Les exemples de reconstruction massives abondent. L’appétit mercantile des promoteurs n’est pas le seul motif du procédé. La reconstruction est ancrée dans une tradition culturelle. Certains l’associent à la fragilité du bois dans lequel sont construits la plupart des monuments anciens. Les temples sont régulièrement repeints dans des rouges, des bleus, des verts éclatants, là où les Européens ne jurent que par la patine, oubliant au passage que les porches de leurs cathédrales – comme les tapis anciens – étaient de couleurs vives.

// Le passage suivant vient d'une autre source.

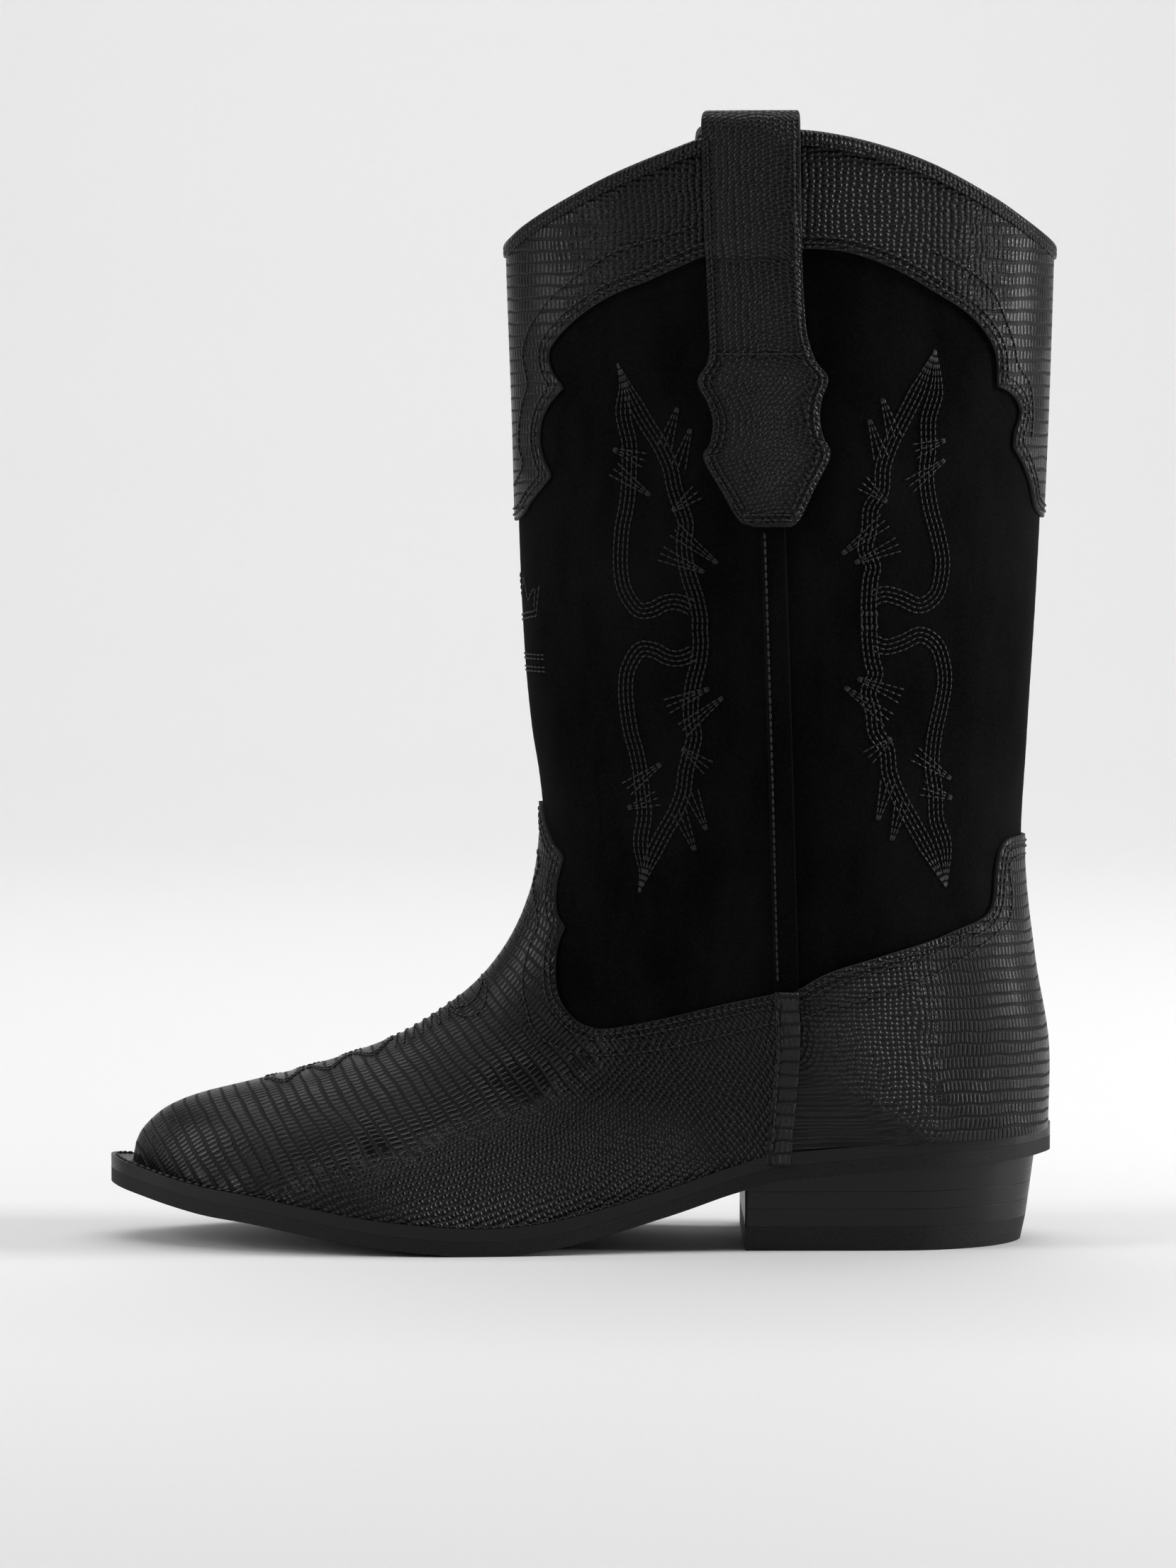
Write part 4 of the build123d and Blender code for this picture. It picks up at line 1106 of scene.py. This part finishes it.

A Hangzhou, le quartier de Wushan continue d’être reconstruit massivement plus que restauré à l’ancienne dans le but d’accueillir toujours plus de touristes dans ses restaurants et boutiques. Même dans ma petite ville de Baoding le centre historique subit le même mode de mise en valeur commerciale. Les façades blanches, façon carrelage salle de bain caractéristiques de la Chine des années 80-90, sont en train d’être remplacées massivement par un parement gris imitant la brique traditionnelle. Après avoir dilapidé son patrimoine historique – un phénomène commun au processus de développement de tous les pays, ici aggravé par l’imbécile Révolution culturelle – la Chine trace une voie originale entre modernisation, préservation des centres-villes et intérêt économique et des populations.


(*) Lire par exemple, La route de la soif, Le long du Grand Canal, sur les berges de l’économie chinoise, Charlie Buffet, revue XXI n°2, avr-juin.2008, p. 46 et svtes. Illustrations : Cédric Pigot.
(**) China, Lonely Planet, 2009, p. 308.